### Job
Look for the word "with" in the entries below, then copy every line that has it.

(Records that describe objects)
— start —
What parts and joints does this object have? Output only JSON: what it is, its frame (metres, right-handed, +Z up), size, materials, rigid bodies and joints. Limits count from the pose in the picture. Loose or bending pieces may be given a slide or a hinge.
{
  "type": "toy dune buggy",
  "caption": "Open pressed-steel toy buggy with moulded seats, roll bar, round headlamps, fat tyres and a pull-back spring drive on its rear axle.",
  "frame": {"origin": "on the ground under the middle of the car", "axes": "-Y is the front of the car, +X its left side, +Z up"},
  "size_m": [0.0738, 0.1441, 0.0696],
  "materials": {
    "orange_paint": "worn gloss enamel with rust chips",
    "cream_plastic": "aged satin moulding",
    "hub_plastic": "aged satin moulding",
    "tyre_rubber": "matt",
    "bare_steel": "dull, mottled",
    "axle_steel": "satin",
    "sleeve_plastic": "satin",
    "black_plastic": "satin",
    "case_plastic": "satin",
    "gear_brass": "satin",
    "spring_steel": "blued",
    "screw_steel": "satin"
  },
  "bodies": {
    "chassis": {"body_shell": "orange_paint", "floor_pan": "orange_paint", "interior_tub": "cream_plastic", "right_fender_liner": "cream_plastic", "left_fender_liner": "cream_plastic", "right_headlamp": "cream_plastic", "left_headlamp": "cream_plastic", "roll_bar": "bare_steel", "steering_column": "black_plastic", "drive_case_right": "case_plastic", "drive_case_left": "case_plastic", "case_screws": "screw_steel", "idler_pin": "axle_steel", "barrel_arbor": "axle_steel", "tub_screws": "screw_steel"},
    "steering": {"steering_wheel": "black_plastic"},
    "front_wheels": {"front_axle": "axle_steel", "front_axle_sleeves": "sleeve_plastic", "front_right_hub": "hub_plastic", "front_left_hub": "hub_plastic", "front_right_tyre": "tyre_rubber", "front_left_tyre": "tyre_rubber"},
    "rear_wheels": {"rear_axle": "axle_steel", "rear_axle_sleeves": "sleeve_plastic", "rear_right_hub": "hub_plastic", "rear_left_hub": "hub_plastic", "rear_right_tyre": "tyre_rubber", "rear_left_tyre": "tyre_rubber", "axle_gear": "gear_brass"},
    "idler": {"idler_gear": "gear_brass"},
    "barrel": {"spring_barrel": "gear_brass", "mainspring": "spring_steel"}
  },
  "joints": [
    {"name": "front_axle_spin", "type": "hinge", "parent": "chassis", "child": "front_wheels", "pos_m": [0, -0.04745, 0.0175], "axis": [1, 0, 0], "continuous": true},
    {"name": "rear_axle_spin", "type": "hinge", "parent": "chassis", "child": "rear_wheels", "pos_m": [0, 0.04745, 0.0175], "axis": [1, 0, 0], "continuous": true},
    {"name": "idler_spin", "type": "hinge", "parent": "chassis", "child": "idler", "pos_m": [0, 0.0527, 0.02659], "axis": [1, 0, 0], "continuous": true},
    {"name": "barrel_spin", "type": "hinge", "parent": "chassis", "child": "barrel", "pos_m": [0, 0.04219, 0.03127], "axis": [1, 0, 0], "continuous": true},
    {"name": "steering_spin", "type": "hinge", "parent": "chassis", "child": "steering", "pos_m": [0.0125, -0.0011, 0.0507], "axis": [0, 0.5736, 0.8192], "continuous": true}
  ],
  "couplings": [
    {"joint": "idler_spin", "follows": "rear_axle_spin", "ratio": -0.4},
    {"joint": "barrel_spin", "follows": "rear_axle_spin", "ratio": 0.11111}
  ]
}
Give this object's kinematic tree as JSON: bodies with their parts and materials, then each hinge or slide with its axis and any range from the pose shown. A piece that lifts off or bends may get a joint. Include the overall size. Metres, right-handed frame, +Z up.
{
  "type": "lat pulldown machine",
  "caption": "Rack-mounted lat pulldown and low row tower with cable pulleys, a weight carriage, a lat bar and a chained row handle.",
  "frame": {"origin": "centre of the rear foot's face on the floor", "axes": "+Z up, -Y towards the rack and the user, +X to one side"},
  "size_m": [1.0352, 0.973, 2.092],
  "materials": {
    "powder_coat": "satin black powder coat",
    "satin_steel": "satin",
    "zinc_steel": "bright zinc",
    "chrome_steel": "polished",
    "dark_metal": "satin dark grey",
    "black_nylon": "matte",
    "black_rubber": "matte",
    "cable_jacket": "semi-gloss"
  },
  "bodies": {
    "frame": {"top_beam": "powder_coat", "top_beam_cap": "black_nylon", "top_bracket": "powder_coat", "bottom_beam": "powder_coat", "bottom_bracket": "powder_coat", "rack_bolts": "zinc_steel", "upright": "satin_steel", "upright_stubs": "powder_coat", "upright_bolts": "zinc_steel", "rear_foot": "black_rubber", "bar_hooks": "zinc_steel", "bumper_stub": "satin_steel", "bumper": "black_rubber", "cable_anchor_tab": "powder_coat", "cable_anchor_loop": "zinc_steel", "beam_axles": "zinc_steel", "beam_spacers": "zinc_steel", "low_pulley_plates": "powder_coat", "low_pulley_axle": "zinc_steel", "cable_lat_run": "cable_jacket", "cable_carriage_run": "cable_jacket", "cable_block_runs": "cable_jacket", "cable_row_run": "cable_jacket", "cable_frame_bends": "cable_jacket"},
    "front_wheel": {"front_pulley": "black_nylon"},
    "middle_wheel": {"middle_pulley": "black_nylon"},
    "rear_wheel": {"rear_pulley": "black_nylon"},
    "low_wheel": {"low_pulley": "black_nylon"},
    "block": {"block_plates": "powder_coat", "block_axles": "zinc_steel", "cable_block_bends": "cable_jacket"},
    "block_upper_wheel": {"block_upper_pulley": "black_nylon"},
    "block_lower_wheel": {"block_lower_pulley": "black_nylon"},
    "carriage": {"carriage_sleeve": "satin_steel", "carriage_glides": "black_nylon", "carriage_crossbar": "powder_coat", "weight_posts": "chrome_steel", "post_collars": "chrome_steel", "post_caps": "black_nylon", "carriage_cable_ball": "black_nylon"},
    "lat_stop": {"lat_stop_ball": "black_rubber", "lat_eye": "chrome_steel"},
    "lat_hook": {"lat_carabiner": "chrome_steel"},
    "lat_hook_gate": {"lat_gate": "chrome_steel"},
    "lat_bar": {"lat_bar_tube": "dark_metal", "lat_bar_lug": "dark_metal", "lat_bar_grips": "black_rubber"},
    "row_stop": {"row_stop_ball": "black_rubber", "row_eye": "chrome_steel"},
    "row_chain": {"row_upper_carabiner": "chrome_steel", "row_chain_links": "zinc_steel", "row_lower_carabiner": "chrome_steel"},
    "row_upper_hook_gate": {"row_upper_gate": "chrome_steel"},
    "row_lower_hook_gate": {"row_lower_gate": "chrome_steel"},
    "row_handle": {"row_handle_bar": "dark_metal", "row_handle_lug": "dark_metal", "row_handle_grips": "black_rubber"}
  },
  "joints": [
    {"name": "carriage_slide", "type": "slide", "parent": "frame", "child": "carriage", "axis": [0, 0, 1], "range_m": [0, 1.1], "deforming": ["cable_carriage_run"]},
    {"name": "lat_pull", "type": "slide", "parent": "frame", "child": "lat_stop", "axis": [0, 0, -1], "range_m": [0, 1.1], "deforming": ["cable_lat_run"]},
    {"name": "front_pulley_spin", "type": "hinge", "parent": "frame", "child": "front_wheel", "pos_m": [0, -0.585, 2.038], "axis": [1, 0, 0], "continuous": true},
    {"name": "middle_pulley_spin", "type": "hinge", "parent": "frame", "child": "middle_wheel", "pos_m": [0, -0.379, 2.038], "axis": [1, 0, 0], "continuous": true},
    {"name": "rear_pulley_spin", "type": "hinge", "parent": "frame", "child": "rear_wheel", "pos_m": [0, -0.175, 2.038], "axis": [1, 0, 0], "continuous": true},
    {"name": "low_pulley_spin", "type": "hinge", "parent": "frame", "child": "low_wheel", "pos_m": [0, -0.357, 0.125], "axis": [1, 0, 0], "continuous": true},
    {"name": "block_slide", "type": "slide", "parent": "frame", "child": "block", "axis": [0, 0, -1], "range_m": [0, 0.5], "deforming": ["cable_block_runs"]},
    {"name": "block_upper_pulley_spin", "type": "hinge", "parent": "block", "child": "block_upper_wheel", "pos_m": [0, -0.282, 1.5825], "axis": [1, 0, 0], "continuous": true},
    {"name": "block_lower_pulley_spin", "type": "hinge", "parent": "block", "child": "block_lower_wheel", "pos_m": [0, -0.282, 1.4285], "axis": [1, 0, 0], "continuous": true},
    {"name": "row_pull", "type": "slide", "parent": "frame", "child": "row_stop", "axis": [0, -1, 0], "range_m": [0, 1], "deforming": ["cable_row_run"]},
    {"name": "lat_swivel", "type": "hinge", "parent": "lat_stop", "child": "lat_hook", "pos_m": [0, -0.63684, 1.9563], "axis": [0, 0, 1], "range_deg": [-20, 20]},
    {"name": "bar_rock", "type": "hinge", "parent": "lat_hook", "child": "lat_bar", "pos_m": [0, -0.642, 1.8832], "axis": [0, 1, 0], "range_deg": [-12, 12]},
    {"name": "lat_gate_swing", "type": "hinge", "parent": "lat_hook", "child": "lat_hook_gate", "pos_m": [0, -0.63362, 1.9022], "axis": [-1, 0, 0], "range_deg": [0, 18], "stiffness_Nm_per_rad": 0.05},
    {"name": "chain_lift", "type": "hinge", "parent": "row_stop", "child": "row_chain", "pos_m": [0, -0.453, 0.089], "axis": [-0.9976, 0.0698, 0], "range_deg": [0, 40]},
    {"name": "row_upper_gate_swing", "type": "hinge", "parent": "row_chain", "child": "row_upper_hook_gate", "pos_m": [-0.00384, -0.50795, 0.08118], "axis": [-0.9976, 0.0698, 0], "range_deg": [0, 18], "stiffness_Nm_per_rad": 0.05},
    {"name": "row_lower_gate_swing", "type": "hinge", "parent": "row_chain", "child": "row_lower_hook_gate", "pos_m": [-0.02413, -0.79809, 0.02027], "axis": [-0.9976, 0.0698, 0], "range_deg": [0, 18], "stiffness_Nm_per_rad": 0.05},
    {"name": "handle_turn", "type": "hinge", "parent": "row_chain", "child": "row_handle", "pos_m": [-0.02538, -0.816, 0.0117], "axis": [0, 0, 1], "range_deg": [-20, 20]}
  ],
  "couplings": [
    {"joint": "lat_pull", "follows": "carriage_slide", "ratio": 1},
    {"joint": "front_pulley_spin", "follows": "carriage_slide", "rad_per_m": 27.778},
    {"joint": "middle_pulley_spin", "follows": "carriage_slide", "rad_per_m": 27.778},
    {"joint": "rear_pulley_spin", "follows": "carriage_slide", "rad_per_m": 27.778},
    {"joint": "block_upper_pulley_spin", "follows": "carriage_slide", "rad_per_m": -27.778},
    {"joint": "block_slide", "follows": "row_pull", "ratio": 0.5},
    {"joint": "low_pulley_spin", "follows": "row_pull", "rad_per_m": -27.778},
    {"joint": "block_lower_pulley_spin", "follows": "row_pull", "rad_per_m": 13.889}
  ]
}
— end —
### Problem solution
  "caption": "Open pressed-steel toy buggy with moulded seats, roll bar, round headlamps, fat tyres and a pull-back spring drive on its rear axle.",
    "orange_paint": "worn gloss enamel with rust chips",
Give this object's kinematic tree as JSON: bodies with their parts and materials, then each hinge or slide with its axis and any range from the pose shown. A piece that lifts off or bends may get a joint. Include the overall size. Metres, right-handed frame, +Z up.
  "caption": "Rack-mounted lat pulldown and low row tower with cable pulleys, a weight carriage, a lat bar and a chained row handle.",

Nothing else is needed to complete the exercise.